Although the individual files of the settlement’s inmates were not available for my examination under the policy of the State Records Office of Western Australia to reserve them for people who claim a family connection, the Chief Protector’s annual reports (of which the State Library of Western Australia has an almost complete set) usually recorded the number of Aborigines removed that year under Section 12 of the Aborigines Act and/or the number of removals of child wards of the Chief Protector. The figures I have compiled from this source are in Table 8.2. As I observe in the notes to the table, I had to estimate several of the numbers, particularly when the only total given that year was a combined figure for both parents and children. In these cases, I estimated the number of children by presuming they made up half the admissions. The table records a total of just 252 unattended children removed to Moore River over a period of 25 years, or an average of only ten children a year. Even if some removals were not recorded in the annual reports, it is very unlikely that this would distort the true picture very much. Even if we arbitrarily doubled the total, it would still not fit the story purveyed by academic historians, television producers and the Human Rights Commission, all of whom talk not of hundreds of forcible removals in Western Australia, but of thousands. On the evidence of the available records, their version is out by more than a factor of ten. It could not possibly be true.
These children were the only possible contenders we know of who might have been members of the Stolen Generations at Moore River. However, because there were so few of them, and because orphans, abandoned, destitute, abused and sexually vulnerable children were Neville’s first priority, all of them were most likely to have been removed for reasons of child welfare no different to those applied to white children, then and now. In response to one of his critics at the Moseley Royal Commission, Mary Bennett of the Women’s Service Guild, Neville pointed out that he only had resources to remove genuine welfare cases, and that even within this category there were still many he had to leave in fringe camps against his better judgement. In light of the misrepresentations by academic historians and, in particular, the deception practised by the Bringing Them Home report, I will quote Neville’s defence of his removal practices at some length.

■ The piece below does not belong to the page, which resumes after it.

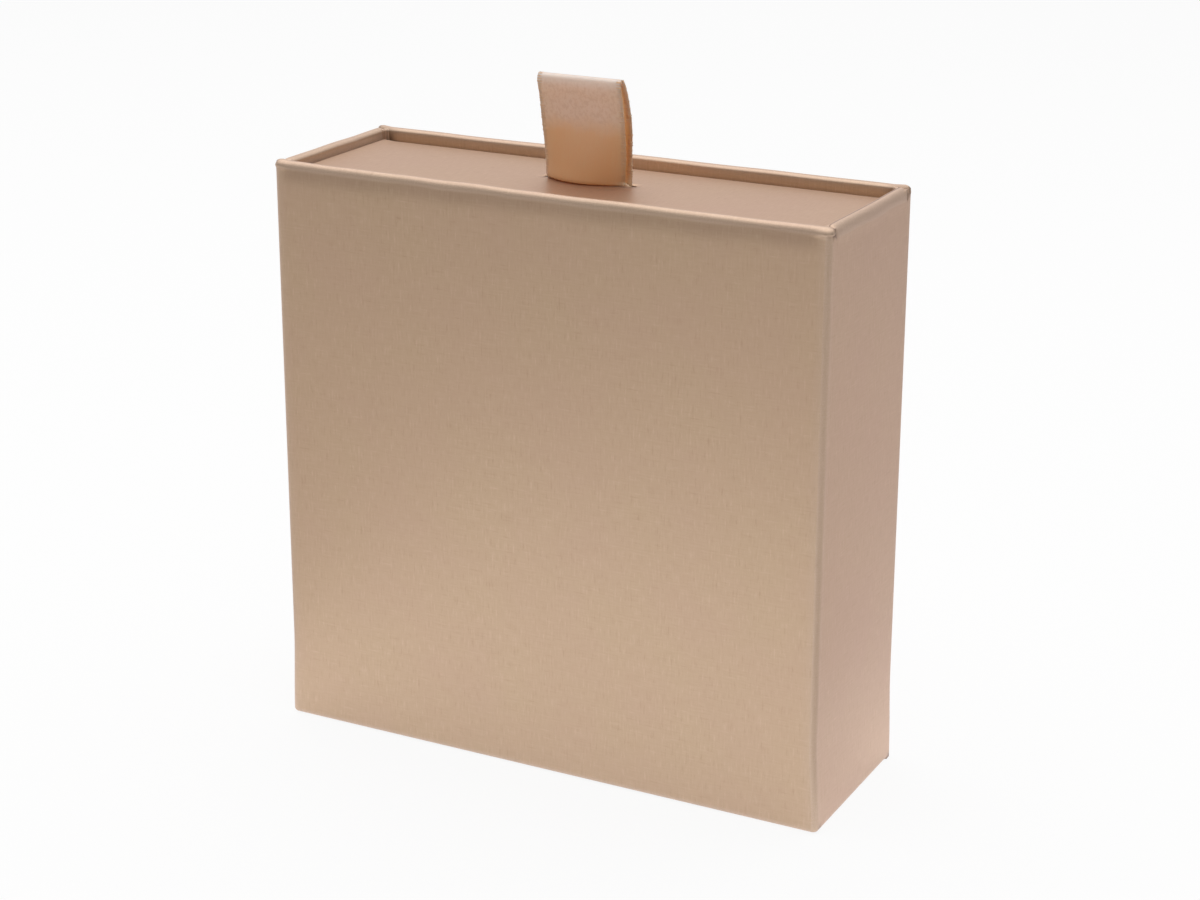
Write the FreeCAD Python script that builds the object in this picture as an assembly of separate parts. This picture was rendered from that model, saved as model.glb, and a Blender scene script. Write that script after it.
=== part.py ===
import FreeCAD, Part
import os

from FreeCAD import Placement, Rotation, Vector

# A rigid gift box in two halves: a sleeve, closed at its far end, and a drawer
# tray that slides out of it by a ribbon pull. Both are greyboard panels taped
# at the corners and wrapped in one sheet of cover paper.
#
# The box stands on its closed end. +Z is the way the tray pulls out, X runs
# across the broad faces, and the tray's open side faces -Y. The origin is the
# centre of the foot. Every size is in millimetres.

# ------------------------------------------------------------ driving sizes
box_width = 100.0  # across the broad face, over the paper
box_depth = 33.5  # from broad face to broad face, over the paper
box_height = 100.0  # foot to rim

board = 1.5  # greyboard
cover_paper = 0.2
lining_paper = 0.15
foot_paper = 0.2  # the loose sheet pasted under the closed end
stay_tape = 0.1  # gummed paper tape, pressed flush into the boards

corner_round = 0.8  # the sleeve's four long corners, on the boards
fold_round = 0.5  # cut edges of the boards, where the paper rolls over
tray_corner_round = 1.4  # where the tray's walls meet, rounder than the sleeve
tray_base_round = 1.2  # where its walls are bent up from the base
tape_reach = 9.0  # tape on each side of a corner
tape_inset = 1.0  # tape stops short of the boards' ends
slit_gap = 0.1  # beside a turned-in flap, where the paper is slit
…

I say emphatically there are scores of children in the bush camps who should be taken away from whoever is looking after them and placed in a settlement, but on account of lack of accommodation, and lack of means and additional settlements, I am unable to exercise the power which the Act definitely gives me in this respect. If we are going to fit and train such children for the future they cannot be left as they are. …

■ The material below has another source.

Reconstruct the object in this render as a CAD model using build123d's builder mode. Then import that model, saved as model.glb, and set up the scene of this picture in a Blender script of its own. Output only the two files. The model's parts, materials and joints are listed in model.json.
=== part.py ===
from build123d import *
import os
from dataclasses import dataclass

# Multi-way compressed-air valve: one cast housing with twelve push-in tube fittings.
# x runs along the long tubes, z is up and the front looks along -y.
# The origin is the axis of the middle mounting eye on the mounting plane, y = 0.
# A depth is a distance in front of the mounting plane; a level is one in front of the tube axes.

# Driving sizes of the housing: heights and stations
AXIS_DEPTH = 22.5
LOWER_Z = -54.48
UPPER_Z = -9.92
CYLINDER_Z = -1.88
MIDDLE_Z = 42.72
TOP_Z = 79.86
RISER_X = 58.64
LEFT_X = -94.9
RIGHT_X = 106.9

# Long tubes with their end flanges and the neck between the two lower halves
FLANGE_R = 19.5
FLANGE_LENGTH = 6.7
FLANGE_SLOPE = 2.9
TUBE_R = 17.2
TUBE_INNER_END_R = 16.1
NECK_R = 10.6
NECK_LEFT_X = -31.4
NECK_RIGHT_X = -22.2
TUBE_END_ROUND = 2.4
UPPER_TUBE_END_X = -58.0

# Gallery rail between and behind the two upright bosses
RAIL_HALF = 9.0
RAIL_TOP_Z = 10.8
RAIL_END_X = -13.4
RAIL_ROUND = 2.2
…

In every camp there are half-castes and coloured children that we have never given any thought to remove, except in general with their parents, and do not wish to do so now. The witness evidently forgets that a number of these children are definitely orphaned, or their mothers have gone off with someone else and definitely left them. We had one who was picked up in King’s Park as a baby, and another who was abandoned by the natives on the Goldfields. Then in other cases the natives have asked for the removal of children, and even adults. Again, native parents have placed their children with us deliberately, being quite satisfied to do so …
We do not take infants from their mothers. The minimum age is six years, and generally not then. If we have to do what is unusual, viz. take a child from its mother, it is because the mother is not fit to look after it. Again others that have been recommended for removal are left in the bush because they have attained certain years and to attempt to train them would be little use.
The Rabbit-Proof Fence story gave the impression that large numbers of children were removed from distant parts of the state to Moore River. This was a view shared by Neville’s political opponents at the time, but was untrue. In response to charges made to the Moseley Royal Commission by the Labor member for Kimberley, Aubrey Coverley, that Neville should not be removing half-caste children from the north of the state to Moore River for training, Neville gave figures for the number of children sent there from the Kimberley district up to 1934:
[I]n my time (18 years) only about a score of half-caste girls have been removed from the Kimberleys, and a few boys, and with the exception of three girls recently arrived from Moola Bulla, none since 1927. During the same time numbers have entered the missions within the Kimberleys and more recently some 40 children have been gathered at Moola Bulla station, so you will see that the department cannot be accused of anything like wholesale removals of children from the far North.
Moreover, this account was not simply a momentary defensive outburst to rescue his position from attack. The same story appears consistently across the years in the fine print of Neville’s annual reports on the activities of his department. For instance, during 1936 and 1937, the years when Robert Manne assured us ‘genocidal thought and administrative practice touched’, Neville reported as follows:
1936: Removals under Section 12: The total number of removals to institutions or reserves under Section12, that is, by warrant issued by order of the Minister or by arrangement with the child Welfare department, was three men, seven women and 30 children. Actually, 15 warrants were issued by this Department covering 26 persons. The families removed to Moore River Settlement included two widows and eight children, having four respectively, and another woman with three children who had deserted her husband but who has since rejoined him taking the two youngest children with her. Seven children abandoned by their parents, orphans or living in undesirable surroundings, were taken in charge of by the Department. Eleven others were removed from homes where the conditions were unfit for them.
1937: Women and Children: Fourteen warrants under section 12 were issued for the removal of 24 persons, 17 of whom were women and children destined for Moore River Native Settlement. Of these some were sent in because of health reasons and mainly because of the condition of the children’s eyes which required prompt attention, and the others due to the undesirable conditions under which the children were living. Residence at Moore River in the case of most of these is likely to be only temporary.
In short, the available historical sources are telling. Moreover, there is no good reason to disbelieve them or to treat what Neville wrote as a cover-up for evil motives. Just about the last thing he could ever have imagined was that one day his record would have to answer to left-wing historians who accused him of genocide. In short, Neville did not remove half-caste and other part-Aboriginal children to any institution in the south of the state simply because of their Aboriginality. Under his regime, the number of children removed was very small and removals were grounded in the same principles of social welfare that applied to white children.